* [BRIEF] Write out, word for word, the first line of the data below and every line after it through the one containing "tone = tone - 0.06 * seam".

* [DATA SHOWN]
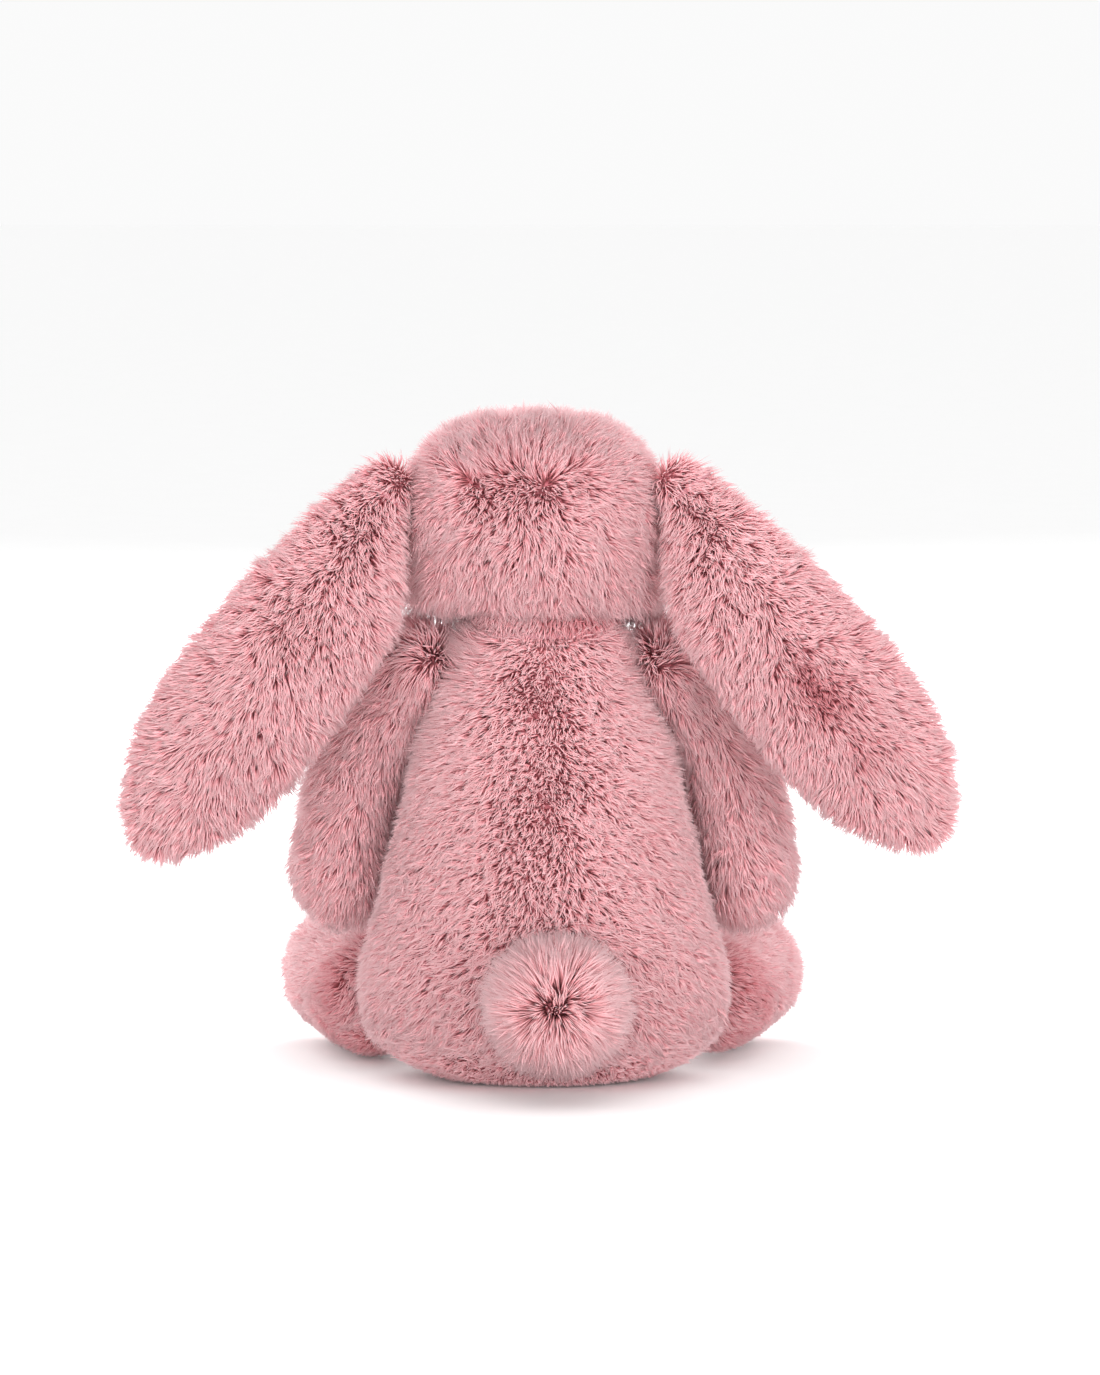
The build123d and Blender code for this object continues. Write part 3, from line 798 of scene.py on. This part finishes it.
def nearest_tufts(at, centres):
    tree = kdtree.KDTree(len(centres))
    for i, point in enumerate(centres):
        tree.insert(point, i)
    tree.balance()
    return np.array([tree.find(point)[1] for point in at])


def strands(body, roots, spacing, pull, turn, rng):
    """Root, middle and tip of every strand, with its tone."""
    at, out = roots.at, roots.out
    flow, lean, length, tone = body_flow(body, roots)
    wide, fine = Swell(30 * MM, SEED + 3), Swell(8 * MM, SEED + 5)
    sway = np.stack([Swell(16 * MM, SEED + 10 + k)(at) for k in range(3)], 1)
    direction = tangent(unit(flow) + sway * (0.34 if body == "head" else 0.2), out)
    lean = lean + 0.05 * wide(at) + 0.05 * fine(at)
    tone = tone + 0.08 * wide(at) + 0.05 * fine(at)
    seam = 1 - smoothstep(0.5, 3.0, roots.seam / MM)
    length = (length * (1 - 0.15 * seam)) * MM
    tone = tone - 0.06 * seam

    count = len(at)
    tufts = max(8, int(roots.area / spacing**2))
    chosen = rng.choice(count, min(tufts, count), replace=False)
    tuft = chosen[nearest_tufts(at, at[chosen])]
    tuft_turn = rng.normal(0, turn, (count, 3))
    tuft_lean = rng.normal(0, turn * 0.22, count)
    tuft_size = rng.normal(1, 0.07, count)
    tuft_tone = rng.normal(0, 0.07, count)

    heading = tangent(direction + tuft_turn[tuft] + rng.normal(0, 0.16, (count, 3)), out)
    length = length * tuft_size[tuft] * rng.uniform(0.76, 1.08, count)
    lean = np.clip(lean + tuft_lean[tuft] + rng.normal(0, 0.05, count), 0.05, 0.95)[:, None]
    rise = np.sqrt(1 - lean**2)
    low_lean = lean * 0.62
    low_rise = np.sqrt(1 - low_lean**2)
    mid = at + (out * low_rise + heading * low_lean) * (length * 0.5)[:, None]
    tip = mid + (out * (rise * 0.85) + heading * lean) * (length * 0.5)[:, None]
    share = rng.uniform(*pull, (count, 1))
    together = tip[tuft] - tip
    reach = np.linalg.norm(together, axis=1, keepdims=True)
    together = together * np.minimum(1, 2.0 * MM / np.maximum(reach, 1e-9))
    tip = tip + together * share
    mid = mid + together * share * 0.35
    mid[:, 2] = np.maximum(mid[:, 2], FLOOR_CLEARANCE + GUARD_MIDDLE)
    tip[:, 2] = np.maximum(tip[:, 2], FLOOR_CLEARANCE)
    tone = tone + tuft_tone[tuft] + rng.normal(0, 0.06, count)
    return at - out * ROOT_SINK, mid, tip, np.clip(tone, 0.02, 0.97)


def ring_around(root, tip, rng):
    """Three directions square to each strand, the third of a turn apart."""
    axis = unit(tip - root)
    helper = np.where(np.abs(axis[:, 2:3]) < 0.8, np.array([[0.0, 0, 1]]), np.array([[1.0, 0, 0]]))
    right = unit(np.cross(axis, helper))
    up = np.cross(axis, right)
    angle = rng.uniform(0, 2 * math.pi, len(root))[:, None] + np.array([0, 1, 2]) * 2 * math.pi / 3
    size = rng.uniform(0.8, 1.2, len(root))[:, None, None]
    return size * (right[:, None] * np.cos(angle)[:, :, None] + up[:, None] * np.sin(angle)[:, :, None])


def guard_points(root, mid, tip, rng):
    ring = ring_around(root, tip, rng)
    low, bend = root[:, None] + ring * GUARD_ROOT, mid[:, None] + ring * GUARD_MIDDLE
    return np.concatenate([low, bend, tip[:, None]], 1)


def under_points(root, tip, rng):
    ring = ring_around(root, tip, rng)
    return np.concatenate([root[:, None] + ring * UNDER_ROOT, tip[:, None]], 1)


def strand_mesh(name, groups):
    """Closed three-sided spikes; the OFBake layer holds tone across and root to tip upward."""
    points, loops, firsts, layers = [], [], [], []
    point_start = loop_start = 0
    for form, where, tone in groups:
        count = len(where)
        corners, starts = np.array(form["corners"]), np.array(form["starts"])
        points.append(where.reshape(-1, 3))
        loops.append((corners[None] + point_start + np.arange(count)[:, None] * form["points"]).reshape(-1))
        firsts.append((starts[None] + loop_start + np.arange(count)[:, None] * len(corners)).reshape(-1))
        across = tone[:, None] + (np.array(form["across"])[None] - 1.5) * 0.012
        height = np.broadcast_to(np.array(form["height"], float), across.shape)
        layers.append(np.stack([np.clip(across, 0, 1), height], 2).reshape(-1))
        point_start += count * form["points"]
        loop_start += count * len(corners)
    mesh = bpy.data.meshes.new(name)
    mesh.vertices.add(point_start)
    mesh.vertices.foreach_set("co", np.concatenate(points).reshape(-1))
    mesh.loops.add(loop_start)
    mesh.loops.foreach_set("vertex_index", np.concatenate(loops).astype(np.int32))
    firsts = np.concatenate(firsts).astype(np.int32)
    mesh.polygons.add(len(firsts))
    mesh.polygons.foreach_set("loop_start", firsts)
    mesh.update(calc_edges=True)
    mesh.uv_layers.new(name="OFBake").data.foreach_set("uv", np.concatenate(layers).astype(np.float32))
    shade_smooth(mesh)
    return mesh


def pile_slot(body, cover):
    if cover.startswith("ear_lining"):
        return "ear_lining"
    return "tail_plush" if body == "tail" else "plush"


def make_pile(body, skin, materials, rng):
    """One pile piece for each sewn panel of a body."""
    share = 1.0
    spacing, pull, turn = TUFTS[body.split("_")[0]]
    grown = []
    for density, tightness in ((GUARD_DENSITY, 1.0), (UNDER_DENSITY, 0.6)):
        if body == "tail":
            density = density * TAIL_DENSITY_GAIN
        roots = Roots(body, skin, density * share, rng)
        roots.keep(~bare(body, roots))
        drawn = [p * tightness for p in pull]
        grown.append((roots.panel, *strands(body, roots, spacing, drawn, turn, rng)))
    guard, under = grown
    for index, cover in enumerate(COVERS.get(body, ["neck"])):
        own, low = guard[0] == index, under[0] == index
        slot = pile_slot(body, cover)
        guards = guard_points(guard[1][own], guard[2][own], guard[3][own], rng)
        unders = under_points(under[1][low], under[3][low], rng)
        mesh = strand_mesh(
            cover + "_pile", [(GUARD_FORM, guards, guard[4][own]), (UNDER_FORM, unders, under[4][low])]
        )
        pile = make_object(cover + "_pile", mesh, materials[slot])
        if body == "neck":
            hang_sleeve(pile)
        else:
            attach(pile, body)
            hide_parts(cover)


# ---------------------------------------------------------------- face stitching


def tube(path, radius, sides=7):
    """Points and faces of a closed round tube along a path, tapered at both ends."""
    path = np.array(path)
    run = unit(np.gradient(path, axis=0))
    side = unit(np.cross(run, np.array([[0.31, 0.87, 0.38]])))
    up = np.cross(run, side)
    taper = np.ones(len(path))
    taper[0] = taper[-1] = 0.45
    turn = np.arange(sides) * 2 * math.pi / sides
    ring = side[:, None] * np.cos(turn)[None, :, None] + up[:, None] * np.sin(turn)[None, :, None]
    points = (path[:, None] + ring * (radius * taper)[:, None, None]).reshape(-1, 3)
    faces = []
    for level in range(len(path) - 1):
        for step in range(sides):
            after = (step + 1) % sides
            low, high = level * sides, (level + 1) * sides
            faces.append((low + step, low + after, high + after, high + step))
    faces.append(tuple(reversed(range(sides))))
    faces.append(tuple(range(len(points) - sides, len(points))))
    return points, faces


def stitched(name, tubes, material, node):
    """One piece made of many tubes, standing for a CAD node on the head."""
    points, faces, start = [], [], 0
    for tube_points, tube_faces in tubes:
        points.extend(tube_points.tolist())
        faces.extend(tuple(corner + start for corner in face) for face in tube_faces)
        start += len(tube_points)
    mesh = bpy.data.meshes.new(name)
    mesh.from_pydata(points, [], faces)
    mesh.update()
    shade_smooth(mesh)
    piece = make_object(name, mesh, material)
    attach(piece, "head")
    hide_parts(node)


def surface_in_front(tree, x, z):
    """Where a line looking backward at this x and z first meets a surface, or None."""
    hit = tree.ray_cast(Vector((x, -0.3, z)), Vector((0, 1, 0)))[0]
    return None if hit is None else hit.y


def skin_tree(skin):
    """A skin's surface, for finding where a stitch lies on it."""
    points, _, triangles = mesh_arrays(skin.data)
    return BVHTree.FromPolygons(points.tolist(), triangles.tolist())


def make_nose(material, skin):
    """Rows of satin stitches in a soft triangle, laid on the head's skin and sewn in at both ends."""
    low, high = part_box("nose")
    centre, half = (low.x + high.x) / 2, (high.x - low.x) / 2
    tree = skin_tree(skin)
    tubes = []
    for column in np.arange(-half + NOSE_FLOSS, half, NOSE_FLOSS * 1.25):
        share = abs(column) / half
        top = high.z - 0.5 * MM * share**3
        bottom = low.z + (high.z - low.z - 2.2 * MM) * share**1.25
        path = []
        for z in np.linspace(bottom, top, 9):
            y = surface_in_front(tree, centre + column, z)
            if y is not None:
                path.append((centre + column, y - NOSE_RISE * (1 - 0.4 * share**2), z))
        if len(path) > 3:
            below = Vector(path[0]) + Vector((0, NOSE_SEWN_IN, -0.3 * MM))
            above = Vector(path[-1]) + Vector((0, NOSE_SEWN_IN, 0.3 * MM))
            tubes.append(tube([below, *path, above], NOSE_FLOSS * 0.72))
    stitched("nose_stitching", tubes, material, "nose")


def make_mouth(material, skin):
    """Two twisted plies of thread, laid on the head's skin along a stem and two curves."""
    low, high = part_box("mouth_stitch")
    centre = (low.x + high.x) / 2
    wide = (high.x - low.x) / 2 - MOUTH_THREAD
    fork = high.z - 4 * MM
    tree = skin_tree(skin)
    lines = [[(centre, high.z - (high.z - fork) * t) for t in np.linspace(0, 1, 12)]]
    for side in (-1, 1):
        curve = []
        for t in np.linspace(0, 1, 22):
            dip = 2.7 * MM * math.sin(math.pi * min(t * 1.25, 1) / 1.55)
            curve.append((centre + side * wide * t, fork - dip))
        lines.append(curve)
    tubes = []
    for line in lines:
        path = np.array([(x, surface_in_front(tree, x, z) - MOUTH_LIFT, z) for x, z in line])
        run = unit(np.gradient(path, axis=0))
        side = unit(np.cross(run, np.array([[0.0, 1.0, 0.0]])))
        front = np.cross(run, side)
        reach = np.concatenate([[0], np.cumsum(np.linalg.norm(np.diff(path, axis=0), axis=1))])
        fine = np.linspace(0, reach[-1], int(reach[-1] / (0.25 * MM)))
        at = np.stack([np.interp(fine, reach, path[:, k]) for k in range(3)], 1)
        side = np.stack([np.interp(fine, reach, side[:, k]) for k in range(3)], 1)
        front = np.stack([np.interp(fine, reach, front[:, k]) for k in range(3)], 1)
        for ply in (0, math.pi):
            turn = (fine / MOUTH_TWIST * 2 * math.pi + ply)[:, None]
            offset = (side * np.cos(turn) + front * np.sin(turn)) * MOUTH_THREAD * 0.45
            tubes.append(tube(at + offset, MOUTH_THREAD * 0.55, sides=6))
    stitched("mouth_thread", tubes, material, "mouth_stitch")


# ---------------------------------------------------------------- carried-over CAD nodes


def dress_nodes(materials):
    """A procedural finish for every CAD node by its record slot."""
    for entry in frame["record"]["materials"]:
        slot = entry["slot"]
        for name in entry.get("nodes", []):
            mesh = NODES[name].data
            mesh.materials.clear()
            mesh.materials.append(materials[slot])


# ---------------------------------------------------------------- stage, light and camera


def make_camera():
    data = bpy.data.cameras.new("camera")
    data.sensor_fit = "VERTICAL"
    data.sensor_height = 36
    data.lens = VIEW_DISTANCE / VIEW_HEIGHT * data.sensor_height
    data.clip_start = 0.05
    data.clip_end = 60
    camera = bpy.data.objects.new("camera", data)
    bpy.context.scene.collection.objects.link(camera)
    tilt = math.radians(VIEW_ELEVATION)
    back = Vector((0, math.cos(tilt), math.sin(tilt)))
    camera.location = VIEW_TARGET + back * VIEW_DISTANCE
    camera.rotation_euler = (-back).to_track_quat("-Z", "Y").to_euler()
    bpy.context.scene.camera = camera


def make_stage():
    bm = bmesh.new()
    bmesh.ops.create_grid(bm, x_segments=12, y_segments=12, size=14)
    mesh = bpy.data.meshes.new("floor")
    bm.to_mesh(mesh)
    bm.free()
    material, tree, shader = new_material("pale_floor")
    speck = noise(tree, 30, 2.0)
    colour = ramp(tree, [(0.3, (0.985, 0.985, 0.985)), (0.7, (0.993, 0.993, 0.993))], speck)
    tree.links.new(colour, shader.inputs["Base Color"])
    shader.inputs["Roughness"].default_value = 0.9
    shader.inputs["Specular IOR Level"].default_value = 0.1
    floor = make_object("floor", mesh, material)


def add_light(name, place, target, width, power):
    data = bpy.data.lights.new(name, "AREA")
    data.shape = "DISK"
    data.size = width
    data.energy = power
    light = bpy.data.objects.new(name, data)
    bpy.context.scene.collection.objects.link(light)
    light.location = place
    light.rotation_euler = (Vector(target) - Vector(place)).to_track_quat("-Z", "Y").to_euler()


def make_light():
    scene = bpy.context.scene
    world = bpy.data.worlds.new("studio")
    scene.world = world
    world.use_nodes = True
    sky = world.node_tree.nodes["Background"]
    sky.inputs["Color"].default_value = (1, 1, 1, 1)
    sky.inputs["Strength"].default_value = SKY_STRENGTH
    scene.view_settings.view_transform = "Standard"
    for light in LIGHTS:
        add_light(*light)


# ---------------------------------------------------------------- assembly


def main():
    rng = np.random.default_rng(SEED)
    make_camera()
    make_stage()
    make_light()
    materials = make_materials()
    dress_nodes(materials)
    skins = {body: make_skin(body, materials["backing"]) for body in COVERS}
    for body, skin in skins.items():
        make_pile(body, skin, materials, rng)
    sleeve = make_sleeve(materials["backing"])
    make_pile("neck", sleeve, materials, rng)
    hang_sleeve(sleeve)
    make_nose(materials["nose"], skins["head"])
    make_mouth(materials["mouth"], skins["head"])


main()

* [SOLUTION]
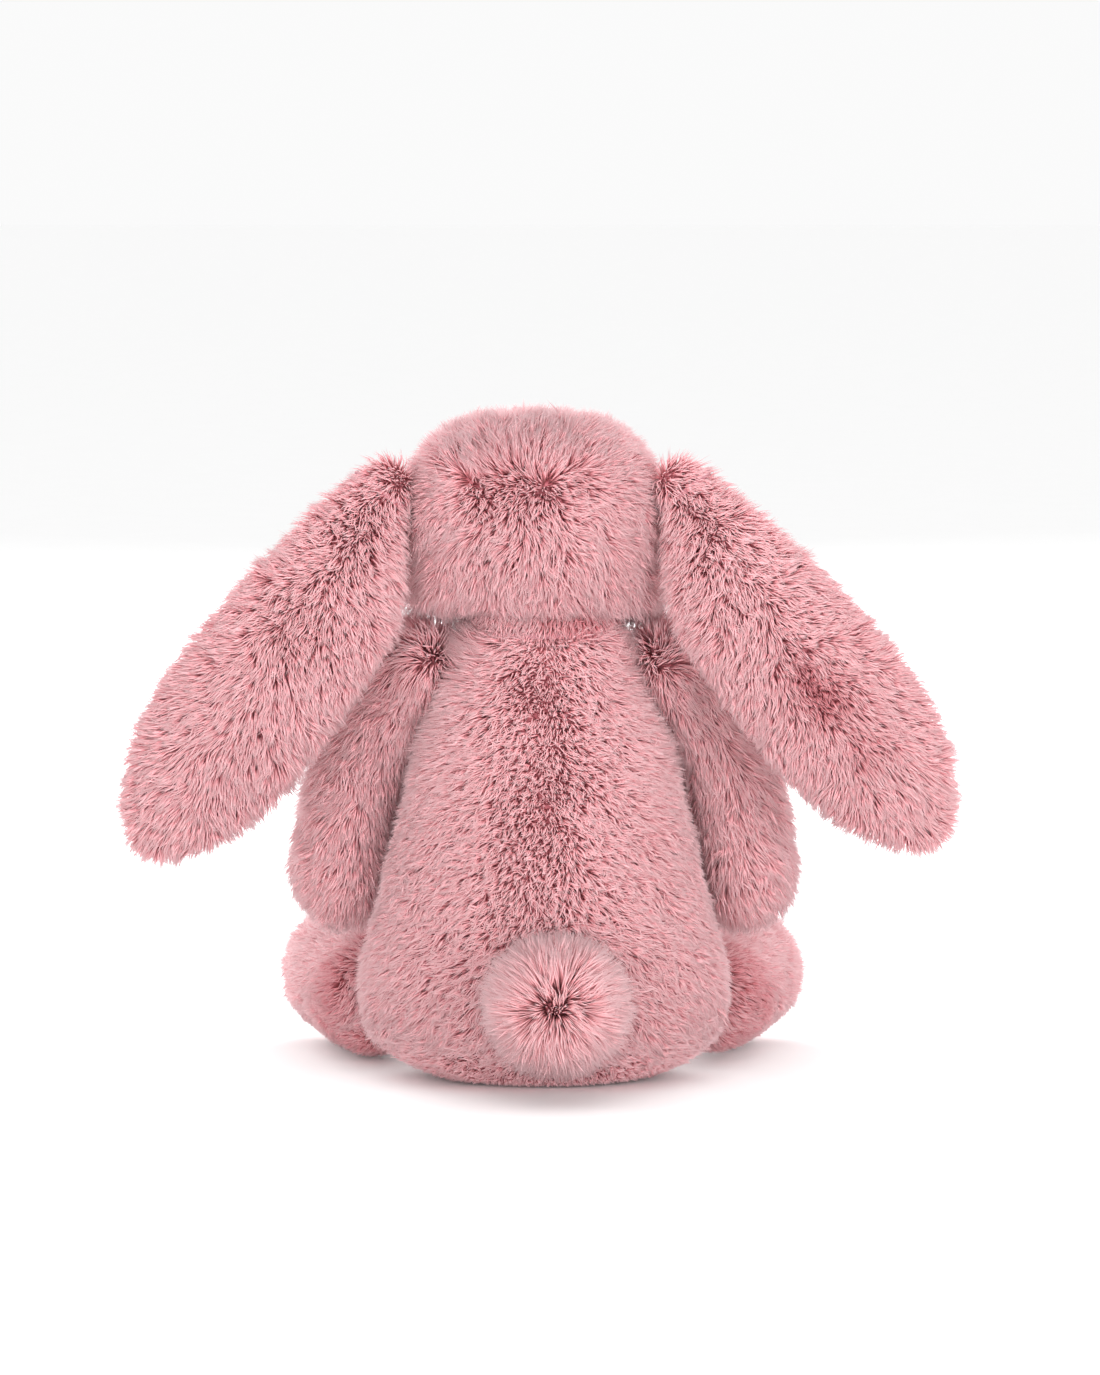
The build123d and Blender code for this object continues. Write part 3, from line 798 of scene.py on. This part finishes it.
def nearest_tufts(at, centres):
    tree = kdtree.KDTree(len(centres))
    for i, point in enumerate(centres):
        tree.insert(point, i)
    tree.balance()
    return np.array([tree.find(point)[1] for point in at])


def strands(body, roots, spacing, pull, turn, rng):
    """Root, middle and tip of every strand, with its tone."""
    at, out = roots.at, roots.out
    flow, lean, length, tone = body_flow(body, roots)
    wide, fine = Swell(30 * MM, SEED + 3), Swell(8 * MM, SEED + 5)
    sway = np.stack([Swell(16 * MM, SEED + 10 + k)(at) for k in range(3)], 1)
    direction = tangent(unit(flow) + sway * (0.34 if body == "head" else 0.2), out)
    lean = lean + 0.05 * wide(at) + 0.05 * fine(at)
    tone = tone + 0.08 * wide(at) + 0.05 * fine(at)
    seam = 1 - smoothstep(0.5, 3.0, roots.seam / MM)
    length = (length * (1 - 0.15 * seam)) * MM
    tone = tone - 0.06 * seam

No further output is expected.